Linux – Can a high load cause a system to reboot

linux

Assuming the system is a red hat variant, x86 architecture. Assume no cooling issues.

Is it possible for a very high load on the machine to cause it to reboot?

I understand that a machine make become unresponsive, certainly. But can it actually reboot?

If so, how does this occur?

Best Answer

Not enough detail here...

But maybe, maybe not... This depends on the nature of the load and what's producing it. A high load on its own will not cause a system to reboot, but may be indicative of some other major issue that could cause an unplanned shutdown. E.g. a high-transaction mailserver or database server running a load of 80 is far different than a system whose RAID controller locks-up.

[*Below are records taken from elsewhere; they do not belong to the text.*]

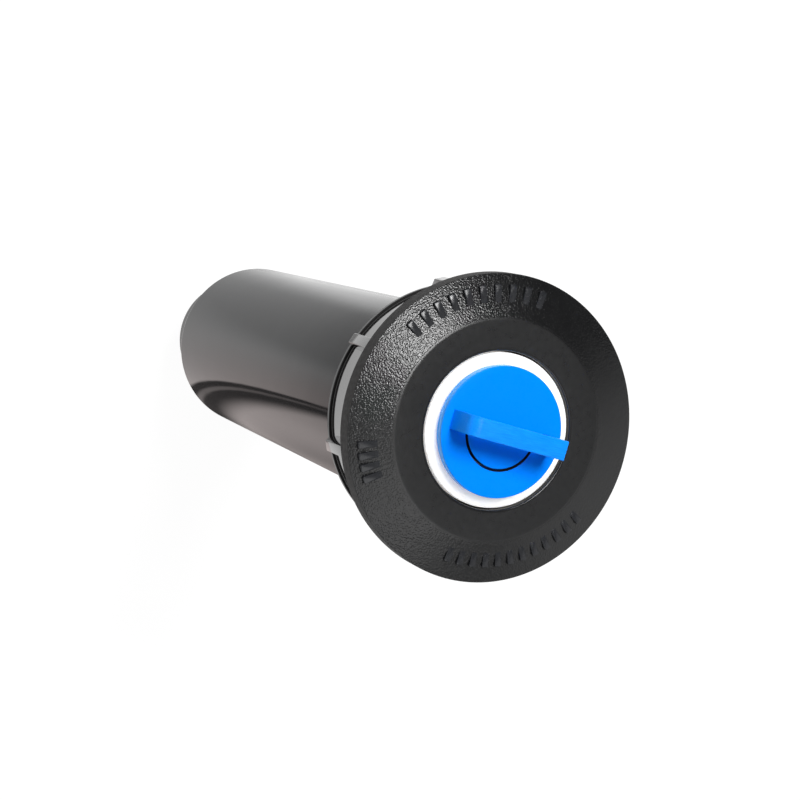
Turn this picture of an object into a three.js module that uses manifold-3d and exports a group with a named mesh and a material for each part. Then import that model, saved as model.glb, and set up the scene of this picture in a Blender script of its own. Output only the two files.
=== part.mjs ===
// Pop-up spray head, 6 in tall, 4 in pop-up, half-inch female inlet.
// Millimetres, +Z up. The origin is the centre of the inlet's bottom face.
import * as THREE from 'three';
import { mergeVertices } from 'three/addons/utils/BufferGeometryUtils.js';
import Module from 'manifold-3d';

const wasm = await Module();
wasm.setup();

// ---- driving dimensions -------------------------------------------------

const FINE = 40; // facets round the outer parts
const COARSE = 36; // facets round the inner parts

const HEIGHT = 152.34; // inlet face to the cap's flat top
const FLANGE_R = 28.5; // cap flange, 2 1/4 in across
const FLANGE_EDGE_TOP = 150.4;
const FLANGE_EDGE_BOTTOM = 146.8;
const ANNULUS_R = 19.9; // flat ring round the riser
const CAP_BORE_R = 14.6;
const CAP_UNDERSIDE = 149.4;
const SKIRT_R = 24.5;
const SKIRT_INNER_R = 22.3;
const SKIRT_BOTTOM = 131.6;
const BEAD_R = 25.1;
const BEAD_TOP = 132.65;
const GRIP_COUNT = 8;
const GRIP_R = 26.75;
const GRIP_WIDTH = 2.1;
const GRIP_BOTTOM = 134.6;
const GRIP_PHASE = 25.6; // degrees

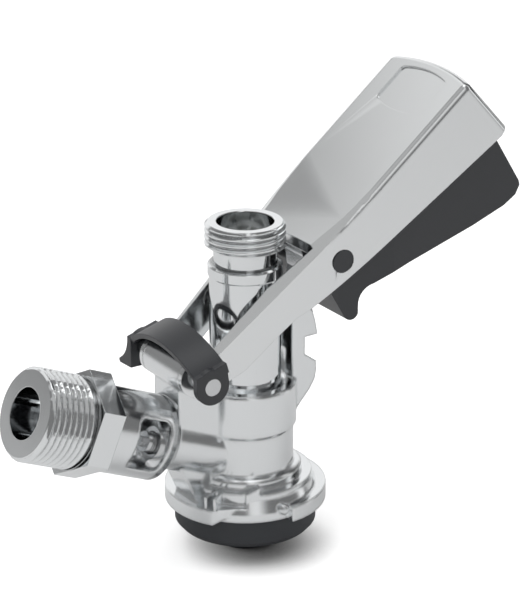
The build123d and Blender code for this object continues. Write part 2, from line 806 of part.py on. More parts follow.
# ================= trigger =================
with BuildPart() as trigger_grip:
    with BuildSketch(side_plane()):
        with BuildLine():
            front = Polyline(
                (17.6, 90.0),
                (17.6, 80.0),
                (18.9, 76.5),
                (24.4, 66.9),
            )
            toe = ThreePointArc(front @ 1, (26.2, 65.8), (28.6, 67.4))
            curl = Line(toe @ 1, (28.6, 70.0))
            finger_stop = TangentArc(curl @ 1, (33.5, 75.6), tangent=curl % 1)
            Polyline(
                finger_stop @ 1,
                (45.4, 79.8),
                (68.0, 86.7),
                (79.0, 90.7),
                (83.2, 93.3),
                (84.6, 96.0),
                (84.2, 97.5),
                (75.5, 111.0),
                (70.0, 109.4),
                (30.0, 95.0),
                (17.6, 90.0),
            )
        make_face()
    extrude(amount=30, both=True)
    with BuildSketch(Plane.XY.offset(50)):
        with BuildLine():
            Polyline(
                (10.0, 0),
                (10.0, trigger_front_half_width),
                (22.0, trigger_front_half_width),
                (40.0, trigger_half_width),
                (90.0, trigger_half_width),
                (90.0, 0),
                close=True,
            )
        make_face()
        mirror(about=Plane.XZ)
    extrude(amount=80, mode=Mode.INTERSECT)
    # open from above, so that it closes over the pivot spring
    with BuildSketch(side_plane()):
        with BuildLine():
            Polyline(
                (17.6 + trigger_wall, 120.0),
                (17.6 + trigger_wall, 80.5),
                (26.3, 70.4),
                (28.0, 76.0),
                (44.6, 82.3),
                (67.2, 89.2),
                (78.0, 93.2),
                (81.0, 95.6),
                (71.8, 109.9),
                (71.8, 120.0),
                close=True,
            )
        make_face()
    extrude(amount=trigger_front_half_width - trigger_wall, both=True, mode=Mode.SUBTRACT)
    # room for the spring coil, slot for the hook, and the pivot bore
    with BuildSketch(side_plane()):
        with Locations((pivot_x, pivot_z)):
            Circle(pivot_radius + 2 * trigger_wire_radius + 0.8)
    extrude(amount=trigger_front_half_width - trigger_wall, both=True, mode=Mode.SUBTRACT)
    with BuildSketch(side_plane()):
        with Locations((pivot_x - 3.0, pivot_z - 3.0)):
            Rectangle(9.0, 16.0)
    extrude(amount=hook_half_width + side_gap, both=True, mode=Mode.SUBTRACT)
    with BuildSketch(side_plane()):
        with Locations((pivot_x, pivot_z)):
            Circle(pivot_radius + 0.05)
    extrude(amount=30, both=True, mode=Mode.SUBTRACT)
save(trigger_grip.part, "trigger_grip")

with BuildPart() as trigger_pivot_pin:
    with BuildSketch(side_plane()):
        with Locations((pivot_x, pivot_z)):
            Circle(pivot_radius)
    extrude(amount=17.75, both=True)
save(trigger_pivot_pin.part, "trigger_pivot_pin")

with BuildPart() as trigger_hook:
    with BuildSketch(side_plane()):
        with Locations((pivot_x, pivot_z)):
            Circle(pivot_radius + 1.7)
        with BuildLine():
            Polyline(
                (pivot_x - 4.9, pivot_z),
                (17.1, 79.0),
                (16.45, 75.1),
                (19.4, 74.0),
                (21.2, 76.5),
                (pivot_x + 3.6, pivot_z - 3.4),
                close=True,
            )
        make_face()
        with Locations((pivot_x, pivot_z)):
            Circle(pivot_radius + 0.05, mode=Mode.SUBTRACT)
    extrude(amount=hook_half_width, both=True)
save(trigger_hook.part, "trigger_hook")

trigger_spring_turns = 4
trigger_spring_pitch = 1.3
with BuildPart() as trigger_spring:
    with BuildLine():
        pivot_coil = Helix(
            pitch=trigger_spring_pitch,
            height=trigger_spring_pitch * trigger_spring_turns,
            radius=pivot_radius + trigger_wire_radius + 0.3,
            center=(pivot_x, hook_half_width + trigger_wire_radius + 0.8, pivot_z),
            direction=(0, 1, 0),
        )
    with BuildSketch(Plane(origin=pivot_coil @ 0, z_dir=pivot_coil % 0)):
        Circle(trigger_wire_radius)
    sweep(path=pivot_coil)
save(trigger_spring.part, "trigger_spring")

# ================= hinge clip =================
clip_direction = Vector(clip_front[0] - clip_back[0], 0, clip_front[1] - clip_back[1])
clip_plane = Plane(
    origin=(clip_back[0], 0, clip_back[1]),
    x_dir=(0, 1, 0),
    z_dir=clip_direction,
)
clip_inner = clip_outer - clip_thickness
arc_foot = 17.0
arc_rise = clip_arc_radius - sqrt(clip_arc_radius**2 - arc_foot**2)
inner_arc_radius = clip_arc_radius - clip_band_thickness
inner_arc_foot = arc_rise - clip_arc_radius + sqrt(inner_arc_radius**2 - clip_inner**2)
with BuildPart() as hinge_clip:
    with BuildSketch(clip_plane):
        with BuildLine():
            over = ThreePointArc((-arc_foot, 0), (0, arc_rise), (arc_foot, 0))
            under = ThreePointArc(
                (-clip_inner, inner_arc_foot),
                (0, arc_rise - clip_band_thickness),
                (clip_inner, inner_arc_foot),
            )
            Polyline(over @ 1, (clip_outer, 0), (clip_outer, -3.0), (clip_inner, -3.0), under @ 1)
            Polyline(over @ 0, (-clip_outer, 0), (-clip_outer, -3.0), (-clip_inner, -3.0), under @ 0)
        make_face()
    extrude(amount=clip_direction.length)
    for direction in (-1, 1):
        with BuildSketch(side_plane(direction * clip_inner)):
            with BuildLine():
                Polyline(
                    clip_back,
                    clip_front,
                    (hinge_x + clip_ear_radius, hinge_z),
                    (hinge_x - clip_ear_radius, hinge_z),
                    close=True,
                )
            make_face()
            with Locations((hinge_x, hinge_z)):
                Circle(clip_ear_radius)
        extrude(amount=-direction * clip_thickness)
    # thumb tab that flares from the far ear
    with BuildSketch(Plane.YZ.offset(clip_back[0])):
        with BuildLine():
            flare = ThreePointArc(
                (clip_outer, clip_back[1] - 0.2),
                (clip_outer + 0.9, hinge_z - 1.0),
                (clip_outer + tab_reach, tab_bottom + 1.4),
            )
            tip = ThreePointArc(
                flare @ 1, (clip_outer + tab_reach + 0.3, tab_bottom + 0.5), (clip_outer + tab_reach - 0.8, tab_bottom)
            )
            Polyline(tip @ 1, (clip_outer - clip_thickness, tab_bottom + 0.3), (clip_outer - clip_thickness, clip_back[1] - 0.2), flare @ 0)
        make_face()
    extrude(amount=tab_length)
    with BuildSketch(side_plane()):
        with Locations((hinge_x, hinge_z)):
            Circle(pin_radius + slide_fit)
    extrude(amount=clip_outer + 1, both=True, mode=Mode.SUBTRACT)
save(hinge_clip.part, "hinge_clip")
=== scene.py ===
import json
import math
import bpy
from mathutils import Matrix, Vector


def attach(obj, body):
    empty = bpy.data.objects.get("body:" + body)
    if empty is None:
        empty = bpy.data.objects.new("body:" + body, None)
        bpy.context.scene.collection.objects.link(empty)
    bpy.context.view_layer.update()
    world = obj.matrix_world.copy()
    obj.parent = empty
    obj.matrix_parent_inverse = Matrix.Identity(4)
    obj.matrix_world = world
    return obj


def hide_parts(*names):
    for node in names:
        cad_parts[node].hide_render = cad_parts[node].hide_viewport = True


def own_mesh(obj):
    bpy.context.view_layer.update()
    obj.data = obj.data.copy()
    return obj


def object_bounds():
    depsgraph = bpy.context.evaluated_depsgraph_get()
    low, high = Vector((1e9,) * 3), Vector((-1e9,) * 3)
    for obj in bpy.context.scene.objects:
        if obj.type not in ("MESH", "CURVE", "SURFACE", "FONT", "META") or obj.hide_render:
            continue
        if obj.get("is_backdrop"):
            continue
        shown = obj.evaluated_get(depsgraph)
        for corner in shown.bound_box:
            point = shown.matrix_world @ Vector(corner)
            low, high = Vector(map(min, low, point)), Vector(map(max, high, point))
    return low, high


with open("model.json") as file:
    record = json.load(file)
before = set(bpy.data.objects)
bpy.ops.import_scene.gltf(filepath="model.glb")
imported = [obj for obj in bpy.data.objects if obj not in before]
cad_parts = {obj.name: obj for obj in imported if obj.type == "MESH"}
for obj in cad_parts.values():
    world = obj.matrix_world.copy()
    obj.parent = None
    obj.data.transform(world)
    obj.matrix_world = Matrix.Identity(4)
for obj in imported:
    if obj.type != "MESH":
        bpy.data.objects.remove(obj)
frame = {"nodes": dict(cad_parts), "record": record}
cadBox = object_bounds()


def plain(value):  # vectors become lists that json can write
    return [plain(v) for v in value] if hasattr(value, "__len__") else float(value)


# camera: from the lever's near side, a little above
viewPoint = {
    "place": (-0.3420, -0.5311, 0.3197),
    "elevation": 22.16,
    "azimuth": -32.78,
    "lens": 144.4,
    "sensor": 36,
    "reach": 20,
    "shiftX": 0.0247,
    "shiftY": 0.0634,
}
cameraData = bpy.data.cameras.new("camera")
cameraData.lens = viewPoint["lens"]
cameraData.sensor_width = viewPoint["sensor"]
cameraData.shift_x = viewPoint["shiftX"]
cameraData.shift_y = viewPoint["shiftY"]
cameraData.clip_end = viewPoint["reach"]
camera = bpy.data.objects.new("camera", cameraData)
camera.location = viewPoint["place"]
camera.rotation_euler = (
    math.radians(90 - viewPoint["elevation"]),
    0,
    math.radians(viewPoint["azimuth"]),
)
bpy.context.collection.objects.link(camera)
bpy.context.scene.camera = camera
bpy.context.scene.view_settings.view_transform = "Standard"
print("camera set")


# shader node groups shared by the finishes
textures = {
    "hazeDetail": 3,
    "lineDetail": 4,
    "pitDetail": 2,
    "cloudScale": 90,
    "edgeSamples": 4,
}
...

The easiest example could be storage. An instant rise in load following the loss of storage connectivity or a RAID controller malfunction could easily push the system load to 100+ on a busy system. The system may remain pingable and usable to some extent, but I/O operations could fail. Certain commands may stop working even though the TCP/IP stack is in memory and available.

So it's possible to kernel panic in this condition, or for the system or applications to stall. On quality hardware, there may be a watchdog timer that warm-boots the server. HP and the Automatic Server Recovery (ASR) feature or VMware's HA virtual machine monitoring could take this action.